The words are hardly out of his mouth when another regular walks into the back room. He asks Gamble if he can find a 7-wood to match the Cleveland DST Launcher 3-wood and 5-wood he loves. Probably, Gamble tells him.
Gamble is an anomaly, an old-school artisan in a new-age world. He has stayed current with the continuing evolution of equipment and has a wall filled with adapters to fit almost every new club on the market. Surrounded by clubs old enough to have AARP memberships, Gamble appreciates the new technology while understanding what manufacturers are selling.
“Everybody wants to get more distance. Every club is sold on distance. How far does it go? But the game is still a game of position for 90 percent or more of the people who play,” says Gamble, his thick arms crossed across his chest as he leans against a counter.
“But they want to know, ‘Can I hit that pitching wedge farther than Jim and Bob that I play with?’ TaylorMade knows that. Callaway knows that. They all know that.
“It’s a game of skill. It wouldn’t be as great if it wasn’t. But if you tell a guy his grip sucks and he sets up all wrong and you tell him no matter how much he spends on clubs it’s not going to help … but they want you to sell them on that hot face that’s going to go 17 yards longer. That has never changed, whether it was an old persimmon club or the Stealth.”
There is a loft-and-lie machine in front of Gamble, and he knows it the way Elton John knows a piano’s keyboard. It’s what gets the most work. A degree here, a degree there and it can do magic, even if it’s only in a player’s mind.
“Some people just want me to touch their clubs. It’s humbling,” Gamble says. “When people come back in here and watch this hocus pocus, it gives it some legitimacy to them. We give them something positive, a belief. They think, Hey, I’ve got a shot at this game.”
There is a dusty museum-like quality to Gamble’s shop. If you need a Power Pod driver – a round, red driver that looks like a microphone on the end of a stick that was briefly popular years ago – he has one.

Need a persimmon-headed driver rewhipped? Gamble still does that, too.
“Like riding a bike, you never forget how to do it,” he says.
He has sold dozens of sets of classic clubs to a man in Connecticut who has a business called Retro Golf that outfits golfers with sets from the ’70s and ’80s for one-day outings.
Gamble remembers tour player Dave Hill coming into the shop when a seniors event was being played in Charlotte and wanting work done on his clubs. There was so much lead tape Gamble had trouble recognizing the brand and fitting the club into his loft-and-lie machine.

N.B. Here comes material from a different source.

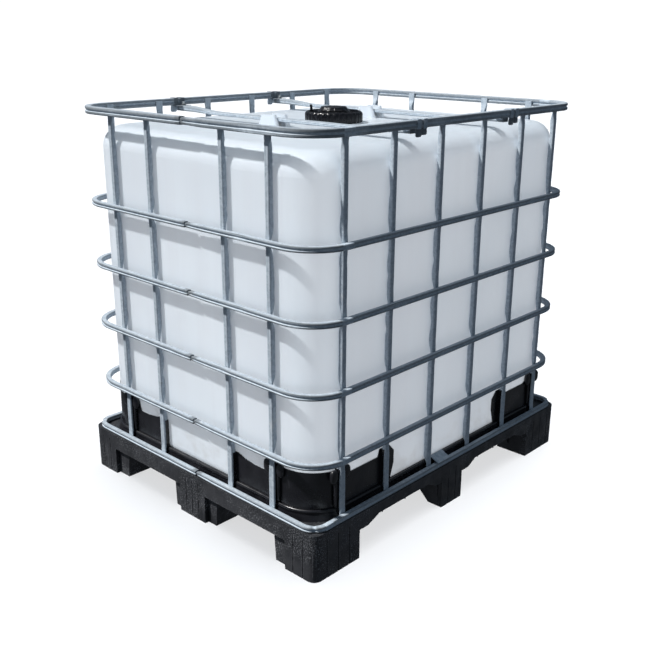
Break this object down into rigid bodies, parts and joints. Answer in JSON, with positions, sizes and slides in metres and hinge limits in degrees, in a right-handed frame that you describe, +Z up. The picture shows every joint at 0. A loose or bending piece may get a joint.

He does remember Hill’s clubs were Hogan Bounce Sole Plus One models from the 1970s. As he tells the story, Gamble steps into a closet and returns with a 5-iron similar to the one that Hill played.
Another customer comes through the front door and is worried the face on his Ping 3-wood has a small crack. Gamble examines it like a doctor examining an X-ray. He runs his hand across the face and can feel the wear on the metal head.
“It’s been hit a lot right there. The face feels a little flat,” Gamble says, confirming the crack. “It’s more of a mileage thing. That club has been hit a lot, and hard.”
Gamble has been a good player himself and knows how the game works. He appreciates high-end club-fitting businesses but wonders whether the investment is worth it to players whose swings are fatally flawed. Gamble play-acts what he sees happening.
“You see a guy grip it like this and pick it up like this,” he says, twisting his upper body, “it never fixes that.”
Many times, it’s just the thought that counts.
“There is a novelty to a new club. You don’t have that library of missed 3-footers with that new putter, but eventually you will,” Gamble says. “There is a shelf life on miracles.”
Another customer comes through the front door.
It’s time for the wizard to get back to work.